■ JOB:
Your task is to copy the stretch of lines in the records below that begins with the line containing "Write part 2" and ends with the line containing "draft = (MOUTH_R", exactly as written, with nothing added.

(3D code data)
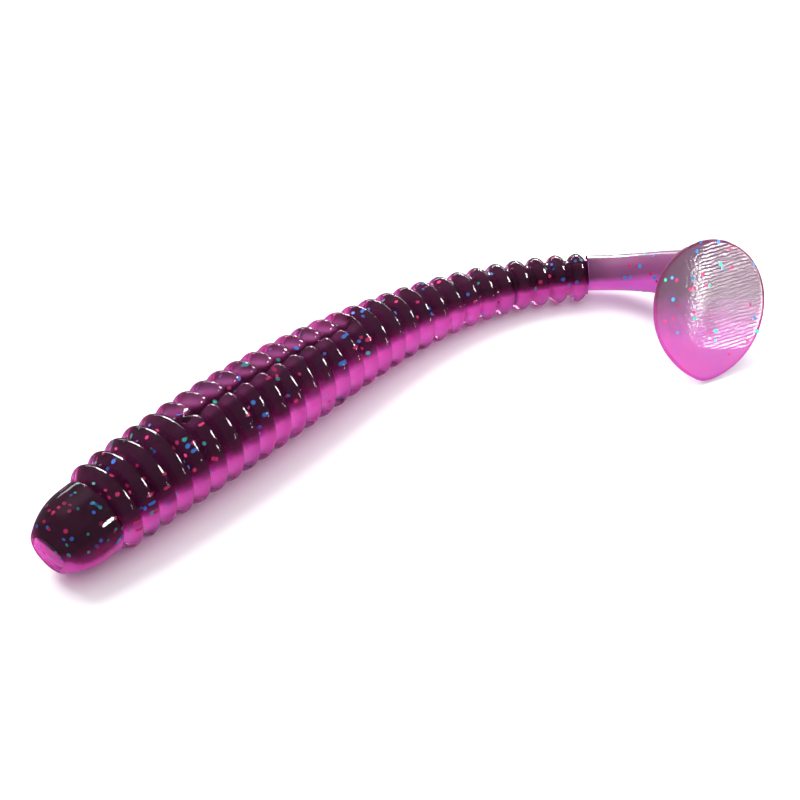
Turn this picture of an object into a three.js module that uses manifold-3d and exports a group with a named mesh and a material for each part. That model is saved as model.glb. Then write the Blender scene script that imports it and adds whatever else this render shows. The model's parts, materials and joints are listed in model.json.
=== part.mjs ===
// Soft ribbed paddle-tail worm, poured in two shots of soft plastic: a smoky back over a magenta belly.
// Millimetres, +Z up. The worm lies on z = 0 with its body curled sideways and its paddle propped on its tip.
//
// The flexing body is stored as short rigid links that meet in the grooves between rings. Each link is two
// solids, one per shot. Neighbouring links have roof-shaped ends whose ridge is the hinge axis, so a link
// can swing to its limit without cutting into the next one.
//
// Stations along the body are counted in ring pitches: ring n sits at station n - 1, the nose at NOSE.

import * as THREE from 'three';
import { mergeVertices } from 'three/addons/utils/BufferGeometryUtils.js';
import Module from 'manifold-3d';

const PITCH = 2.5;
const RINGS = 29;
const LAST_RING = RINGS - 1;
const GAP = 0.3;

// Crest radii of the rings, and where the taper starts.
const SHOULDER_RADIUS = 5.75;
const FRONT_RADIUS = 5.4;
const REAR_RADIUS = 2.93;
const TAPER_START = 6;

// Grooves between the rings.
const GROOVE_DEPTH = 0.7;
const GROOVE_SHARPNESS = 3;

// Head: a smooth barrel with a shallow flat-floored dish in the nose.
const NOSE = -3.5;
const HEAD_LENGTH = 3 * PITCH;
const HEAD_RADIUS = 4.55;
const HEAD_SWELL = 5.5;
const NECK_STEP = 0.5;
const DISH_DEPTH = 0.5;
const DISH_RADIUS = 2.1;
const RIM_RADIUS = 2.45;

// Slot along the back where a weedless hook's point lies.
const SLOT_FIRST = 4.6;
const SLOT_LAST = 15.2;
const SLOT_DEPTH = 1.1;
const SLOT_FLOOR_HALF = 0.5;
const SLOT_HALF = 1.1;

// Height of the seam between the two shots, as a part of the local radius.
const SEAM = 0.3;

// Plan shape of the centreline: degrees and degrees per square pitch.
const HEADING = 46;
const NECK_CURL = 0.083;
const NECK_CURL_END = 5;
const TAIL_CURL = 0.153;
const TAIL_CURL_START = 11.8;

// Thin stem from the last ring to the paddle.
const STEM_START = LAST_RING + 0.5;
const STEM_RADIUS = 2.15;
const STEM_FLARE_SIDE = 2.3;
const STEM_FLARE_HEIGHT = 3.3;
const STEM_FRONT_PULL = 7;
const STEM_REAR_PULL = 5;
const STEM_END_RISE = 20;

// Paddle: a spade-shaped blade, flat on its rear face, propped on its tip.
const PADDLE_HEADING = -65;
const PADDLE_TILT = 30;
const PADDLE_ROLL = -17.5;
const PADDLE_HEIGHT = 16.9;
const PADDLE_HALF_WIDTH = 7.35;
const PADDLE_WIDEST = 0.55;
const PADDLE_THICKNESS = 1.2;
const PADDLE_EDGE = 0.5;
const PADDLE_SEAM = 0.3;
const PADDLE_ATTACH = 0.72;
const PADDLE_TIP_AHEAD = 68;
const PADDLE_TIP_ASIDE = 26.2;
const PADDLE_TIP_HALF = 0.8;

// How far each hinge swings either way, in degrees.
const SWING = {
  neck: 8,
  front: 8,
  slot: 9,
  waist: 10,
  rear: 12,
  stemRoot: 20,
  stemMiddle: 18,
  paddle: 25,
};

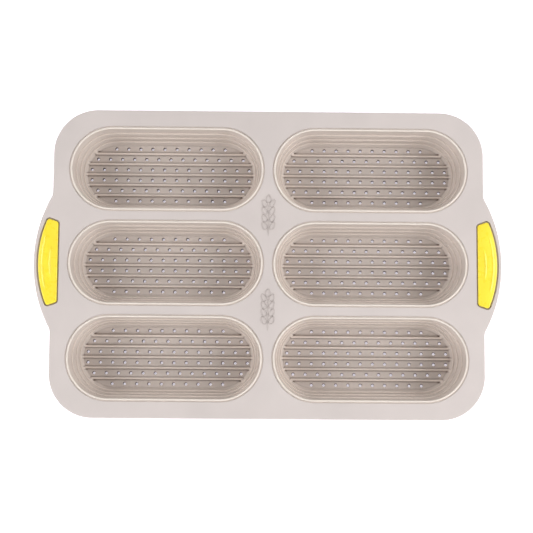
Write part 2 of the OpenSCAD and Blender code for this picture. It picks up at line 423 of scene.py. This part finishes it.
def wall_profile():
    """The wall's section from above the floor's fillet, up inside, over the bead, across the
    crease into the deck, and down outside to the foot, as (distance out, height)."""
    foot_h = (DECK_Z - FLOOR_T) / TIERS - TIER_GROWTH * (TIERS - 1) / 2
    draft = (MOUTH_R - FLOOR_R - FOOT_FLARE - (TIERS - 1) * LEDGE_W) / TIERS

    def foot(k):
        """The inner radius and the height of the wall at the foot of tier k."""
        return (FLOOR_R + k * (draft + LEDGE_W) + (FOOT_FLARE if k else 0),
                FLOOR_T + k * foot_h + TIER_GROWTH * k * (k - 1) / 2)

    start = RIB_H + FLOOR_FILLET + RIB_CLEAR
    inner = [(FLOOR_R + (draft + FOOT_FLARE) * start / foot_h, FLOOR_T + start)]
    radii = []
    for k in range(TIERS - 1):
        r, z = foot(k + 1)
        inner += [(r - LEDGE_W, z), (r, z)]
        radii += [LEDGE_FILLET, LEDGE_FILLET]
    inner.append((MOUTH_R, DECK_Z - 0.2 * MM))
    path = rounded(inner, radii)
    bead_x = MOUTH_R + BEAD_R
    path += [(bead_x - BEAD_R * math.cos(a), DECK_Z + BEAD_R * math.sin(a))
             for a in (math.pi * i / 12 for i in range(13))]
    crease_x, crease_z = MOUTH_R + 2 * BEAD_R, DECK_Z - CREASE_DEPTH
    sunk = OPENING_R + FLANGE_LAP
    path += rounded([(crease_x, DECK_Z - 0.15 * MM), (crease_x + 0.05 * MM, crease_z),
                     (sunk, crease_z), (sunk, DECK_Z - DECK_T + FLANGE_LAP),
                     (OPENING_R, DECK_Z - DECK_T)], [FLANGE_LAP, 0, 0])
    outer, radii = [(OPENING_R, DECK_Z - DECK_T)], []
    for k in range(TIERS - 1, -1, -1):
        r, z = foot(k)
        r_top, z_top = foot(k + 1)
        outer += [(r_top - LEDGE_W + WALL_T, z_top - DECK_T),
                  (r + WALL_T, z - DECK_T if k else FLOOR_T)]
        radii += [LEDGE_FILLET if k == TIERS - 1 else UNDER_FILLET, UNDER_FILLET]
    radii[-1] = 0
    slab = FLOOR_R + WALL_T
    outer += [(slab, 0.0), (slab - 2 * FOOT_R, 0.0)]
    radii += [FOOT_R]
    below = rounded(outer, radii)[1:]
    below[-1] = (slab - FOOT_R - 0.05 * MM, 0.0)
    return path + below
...
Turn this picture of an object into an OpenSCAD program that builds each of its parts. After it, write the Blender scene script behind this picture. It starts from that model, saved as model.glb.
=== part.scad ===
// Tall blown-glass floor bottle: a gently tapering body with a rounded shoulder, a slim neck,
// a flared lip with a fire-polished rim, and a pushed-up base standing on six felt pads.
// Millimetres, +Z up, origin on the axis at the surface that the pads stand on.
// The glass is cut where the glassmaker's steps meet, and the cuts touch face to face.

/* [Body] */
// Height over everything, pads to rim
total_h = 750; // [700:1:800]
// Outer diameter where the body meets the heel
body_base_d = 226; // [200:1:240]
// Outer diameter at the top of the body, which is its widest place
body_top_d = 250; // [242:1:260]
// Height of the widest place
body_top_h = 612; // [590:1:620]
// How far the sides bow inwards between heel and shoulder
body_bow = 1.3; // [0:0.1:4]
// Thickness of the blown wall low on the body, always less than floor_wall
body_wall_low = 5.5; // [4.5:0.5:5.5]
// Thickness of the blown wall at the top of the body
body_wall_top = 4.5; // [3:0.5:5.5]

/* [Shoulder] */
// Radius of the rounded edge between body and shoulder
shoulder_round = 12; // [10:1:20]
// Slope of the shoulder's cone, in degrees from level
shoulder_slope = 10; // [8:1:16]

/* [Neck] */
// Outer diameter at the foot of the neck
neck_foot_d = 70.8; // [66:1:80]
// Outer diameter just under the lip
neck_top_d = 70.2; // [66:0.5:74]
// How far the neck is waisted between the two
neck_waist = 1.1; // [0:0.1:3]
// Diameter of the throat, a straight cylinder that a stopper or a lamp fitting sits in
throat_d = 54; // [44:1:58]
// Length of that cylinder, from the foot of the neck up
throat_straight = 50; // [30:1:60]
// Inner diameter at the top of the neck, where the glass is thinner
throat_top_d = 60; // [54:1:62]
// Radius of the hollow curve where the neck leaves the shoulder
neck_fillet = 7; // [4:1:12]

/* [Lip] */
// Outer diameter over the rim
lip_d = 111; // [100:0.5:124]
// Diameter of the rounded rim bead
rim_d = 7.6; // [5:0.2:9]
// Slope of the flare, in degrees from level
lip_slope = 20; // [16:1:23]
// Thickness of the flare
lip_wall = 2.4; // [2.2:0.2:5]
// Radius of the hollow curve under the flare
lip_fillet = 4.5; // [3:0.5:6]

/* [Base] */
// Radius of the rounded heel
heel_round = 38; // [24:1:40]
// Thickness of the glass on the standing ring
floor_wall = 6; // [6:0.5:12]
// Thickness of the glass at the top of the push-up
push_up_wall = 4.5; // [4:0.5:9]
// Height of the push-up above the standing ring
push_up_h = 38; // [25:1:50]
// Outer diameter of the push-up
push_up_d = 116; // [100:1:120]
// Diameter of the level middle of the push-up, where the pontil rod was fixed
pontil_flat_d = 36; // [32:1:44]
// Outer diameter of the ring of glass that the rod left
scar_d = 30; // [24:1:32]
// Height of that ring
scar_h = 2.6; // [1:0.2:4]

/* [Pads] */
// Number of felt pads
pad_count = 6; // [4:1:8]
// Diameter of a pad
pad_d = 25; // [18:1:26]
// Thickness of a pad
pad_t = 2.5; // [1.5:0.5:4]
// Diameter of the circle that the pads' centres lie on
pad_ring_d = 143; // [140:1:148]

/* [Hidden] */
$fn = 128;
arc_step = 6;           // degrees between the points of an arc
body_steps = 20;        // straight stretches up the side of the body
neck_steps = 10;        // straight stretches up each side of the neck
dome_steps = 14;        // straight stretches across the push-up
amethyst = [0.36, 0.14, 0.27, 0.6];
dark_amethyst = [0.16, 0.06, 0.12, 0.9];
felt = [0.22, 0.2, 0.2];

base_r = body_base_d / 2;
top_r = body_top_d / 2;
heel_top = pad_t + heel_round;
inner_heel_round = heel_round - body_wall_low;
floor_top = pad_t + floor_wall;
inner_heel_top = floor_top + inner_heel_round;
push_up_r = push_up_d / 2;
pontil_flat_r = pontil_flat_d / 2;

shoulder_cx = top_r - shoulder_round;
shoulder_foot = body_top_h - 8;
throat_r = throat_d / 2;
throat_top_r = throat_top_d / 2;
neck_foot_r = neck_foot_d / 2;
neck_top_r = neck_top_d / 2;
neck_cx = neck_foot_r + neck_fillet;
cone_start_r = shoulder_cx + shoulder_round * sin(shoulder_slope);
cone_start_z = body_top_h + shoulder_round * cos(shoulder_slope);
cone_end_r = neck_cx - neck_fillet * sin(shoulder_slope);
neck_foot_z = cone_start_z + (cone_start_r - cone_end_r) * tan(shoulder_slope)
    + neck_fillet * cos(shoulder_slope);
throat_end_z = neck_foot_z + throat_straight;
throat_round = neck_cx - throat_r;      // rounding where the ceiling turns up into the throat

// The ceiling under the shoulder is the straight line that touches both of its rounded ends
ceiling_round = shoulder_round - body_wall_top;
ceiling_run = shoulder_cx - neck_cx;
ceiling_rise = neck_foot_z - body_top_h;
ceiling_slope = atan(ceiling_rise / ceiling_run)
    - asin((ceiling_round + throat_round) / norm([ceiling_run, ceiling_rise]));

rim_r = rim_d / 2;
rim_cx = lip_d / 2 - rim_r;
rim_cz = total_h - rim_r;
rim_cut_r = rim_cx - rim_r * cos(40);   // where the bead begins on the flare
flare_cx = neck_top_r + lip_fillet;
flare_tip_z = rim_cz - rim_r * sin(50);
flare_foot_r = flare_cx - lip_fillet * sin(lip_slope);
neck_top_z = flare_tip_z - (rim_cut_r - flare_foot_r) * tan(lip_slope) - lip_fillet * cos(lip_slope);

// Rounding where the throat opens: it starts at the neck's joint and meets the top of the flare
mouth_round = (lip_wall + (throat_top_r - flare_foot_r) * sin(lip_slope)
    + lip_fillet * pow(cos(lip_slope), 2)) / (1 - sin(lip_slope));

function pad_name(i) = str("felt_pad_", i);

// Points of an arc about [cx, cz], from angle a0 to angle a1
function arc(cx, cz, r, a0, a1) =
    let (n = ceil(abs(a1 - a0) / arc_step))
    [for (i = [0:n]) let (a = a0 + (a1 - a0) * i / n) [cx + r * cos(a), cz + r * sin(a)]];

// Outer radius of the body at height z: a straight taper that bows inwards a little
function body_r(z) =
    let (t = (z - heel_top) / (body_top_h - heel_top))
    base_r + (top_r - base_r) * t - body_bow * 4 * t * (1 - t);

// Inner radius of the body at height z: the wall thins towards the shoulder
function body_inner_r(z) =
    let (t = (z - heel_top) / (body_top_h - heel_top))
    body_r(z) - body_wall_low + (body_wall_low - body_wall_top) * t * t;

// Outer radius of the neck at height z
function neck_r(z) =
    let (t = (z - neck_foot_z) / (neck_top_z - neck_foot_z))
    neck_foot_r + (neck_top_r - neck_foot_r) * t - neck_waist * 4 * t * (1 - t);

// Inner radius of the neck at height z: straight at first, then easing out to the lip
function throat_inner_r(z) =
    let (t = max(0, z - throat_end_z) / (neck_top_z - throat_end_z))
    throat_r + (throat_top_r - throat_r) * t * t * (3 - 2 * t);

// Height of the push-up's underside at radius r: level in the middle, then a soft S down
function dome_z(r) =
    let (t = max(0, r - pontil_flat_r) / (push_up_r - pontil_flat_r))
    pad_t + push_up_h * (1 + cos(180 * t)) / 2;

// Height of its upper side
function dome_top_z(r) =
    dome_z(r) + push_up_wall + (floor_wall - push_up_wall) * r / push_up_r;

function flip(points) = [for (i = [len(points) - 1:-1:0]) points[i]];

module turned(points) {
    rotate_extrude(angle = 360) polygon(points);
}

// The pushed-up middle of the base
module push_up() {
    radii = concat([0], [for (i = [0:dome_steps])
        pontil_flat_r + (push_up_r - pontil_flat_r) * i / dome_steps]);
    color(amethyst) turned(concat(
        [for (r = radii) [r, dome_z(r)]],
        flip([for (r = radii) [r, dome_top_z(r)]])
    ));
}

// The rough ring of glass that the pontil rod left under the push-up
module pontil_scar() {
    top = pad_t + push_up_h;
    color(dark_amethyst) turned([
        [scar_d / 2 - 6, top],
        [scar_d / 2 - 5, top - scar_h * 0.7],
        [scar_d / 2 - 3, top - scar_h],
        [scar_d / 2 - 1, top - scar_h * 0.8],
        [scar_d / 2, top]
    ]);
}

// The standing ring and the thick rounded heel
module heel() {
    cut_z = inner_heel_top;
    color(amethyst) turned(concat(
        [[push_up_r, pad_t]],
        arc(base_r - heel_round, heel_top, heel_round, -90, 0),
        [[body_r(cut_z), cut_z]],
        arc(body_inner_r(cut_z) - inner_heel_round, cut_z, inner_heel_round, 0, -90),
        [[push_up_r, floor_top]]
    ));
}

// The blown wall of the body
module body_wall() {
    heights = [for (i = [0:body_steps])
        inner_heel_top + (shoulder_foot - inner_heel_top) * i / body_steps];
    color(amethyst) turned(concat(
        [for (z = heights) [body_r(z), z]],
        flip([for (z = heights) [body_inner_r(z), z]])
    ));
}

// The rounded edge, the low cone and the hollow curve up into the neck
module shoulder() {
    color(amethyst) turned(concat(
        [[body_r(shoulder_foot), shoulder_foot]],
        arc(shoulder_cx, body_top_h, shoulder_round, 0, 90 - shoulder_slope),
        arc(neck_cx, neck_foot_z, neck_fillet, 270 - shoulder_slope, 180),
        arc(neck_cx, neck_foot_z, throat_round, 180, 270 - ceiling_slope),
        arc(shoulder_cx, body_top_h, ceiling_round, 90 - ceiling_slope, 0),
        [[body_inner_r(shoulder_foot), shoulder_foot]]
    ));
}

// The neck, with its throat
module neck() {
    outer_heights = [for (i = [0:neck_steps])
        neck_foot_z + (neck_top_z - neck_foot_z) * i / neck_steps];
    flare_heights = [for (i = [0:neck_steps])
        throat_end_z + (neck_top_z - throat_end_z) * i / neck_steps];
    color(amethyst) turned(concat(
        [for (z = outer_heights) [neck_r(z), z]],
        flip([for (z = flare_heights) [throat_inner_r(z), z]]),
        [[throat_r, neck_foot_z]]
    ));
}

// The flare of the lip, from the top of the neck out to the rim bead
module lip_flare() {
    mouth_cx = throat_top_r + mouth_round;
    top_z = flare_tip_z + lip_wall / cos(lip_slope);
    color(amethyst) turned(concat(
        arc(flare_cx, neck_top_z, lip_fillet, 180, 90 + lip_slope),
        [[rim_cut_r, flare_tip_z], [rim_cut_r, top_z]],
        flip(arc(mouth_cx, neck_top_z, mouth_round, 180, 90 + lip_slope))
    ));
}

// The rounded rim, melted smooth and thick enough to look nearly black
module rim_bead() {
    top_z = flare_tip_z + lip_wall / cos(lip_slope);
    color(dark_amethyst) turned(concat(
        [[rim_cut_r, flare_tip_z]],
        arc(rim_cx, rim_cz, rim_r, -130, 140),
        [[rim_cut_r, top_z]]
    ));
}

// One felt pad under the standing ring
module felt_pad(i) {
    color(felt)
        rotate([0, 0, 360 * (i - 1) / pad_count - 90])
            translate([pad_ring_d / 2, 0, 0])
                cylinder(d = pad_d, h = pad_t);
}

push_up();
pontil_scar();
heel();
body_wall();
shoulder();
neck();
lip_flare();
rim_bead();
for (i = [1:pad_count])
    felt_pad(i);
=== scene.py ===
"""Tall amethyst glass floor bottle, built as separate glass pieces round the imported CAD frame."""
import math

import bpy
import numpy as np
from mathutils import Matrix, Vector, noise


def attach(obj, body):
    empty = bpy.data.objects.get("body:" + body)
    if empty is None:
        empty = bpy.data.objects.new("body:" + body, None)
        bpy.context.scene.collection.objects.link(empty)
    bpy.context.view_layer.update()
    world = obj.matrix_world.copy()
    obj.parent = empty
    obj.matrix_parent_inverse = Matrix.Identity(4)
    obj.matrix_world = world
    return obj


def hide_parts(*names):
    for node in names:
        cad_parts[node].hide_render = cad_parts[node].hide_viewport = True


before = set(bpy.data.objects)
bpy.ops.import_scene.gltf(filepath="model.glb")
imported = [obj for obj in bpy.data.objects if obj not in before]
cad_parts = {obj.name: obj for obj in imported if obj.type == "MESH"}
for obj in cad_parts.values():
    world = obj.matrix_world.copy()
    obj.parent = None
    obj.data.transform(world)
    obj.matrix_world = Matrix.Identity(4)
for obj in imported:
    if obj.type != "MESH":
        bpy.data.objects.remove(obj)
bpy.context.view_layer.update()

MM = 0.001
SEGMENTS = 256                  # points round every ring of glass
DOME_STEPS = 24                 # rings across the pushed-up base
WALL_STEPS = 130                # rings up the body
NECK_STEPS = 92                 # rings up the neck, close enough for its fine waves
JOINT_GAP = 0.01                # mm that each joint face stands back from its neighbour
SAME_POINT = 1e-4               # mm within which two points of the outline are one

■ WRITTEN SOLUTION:
Write part 2 of the OpenSCAD and Blender code for this picture. It picks up at line 423 of scene.py. This part finishes it.
def wall_profile():
    """The wall's section from above the floor's fillet, up inside, over the bead, across the
    crease into the deck, and down outside to the foot, as (distance out, height)."""
    foot_h = (DECK_Z - FLOOR_T) / TIERS - TIER_GROWTH * (TIERS - 1) / 2
    draft = (MOUTH_R - FLOOR_R - FOOT_FLARE - (TIERS - 1) * LEDGE_W) / TIERS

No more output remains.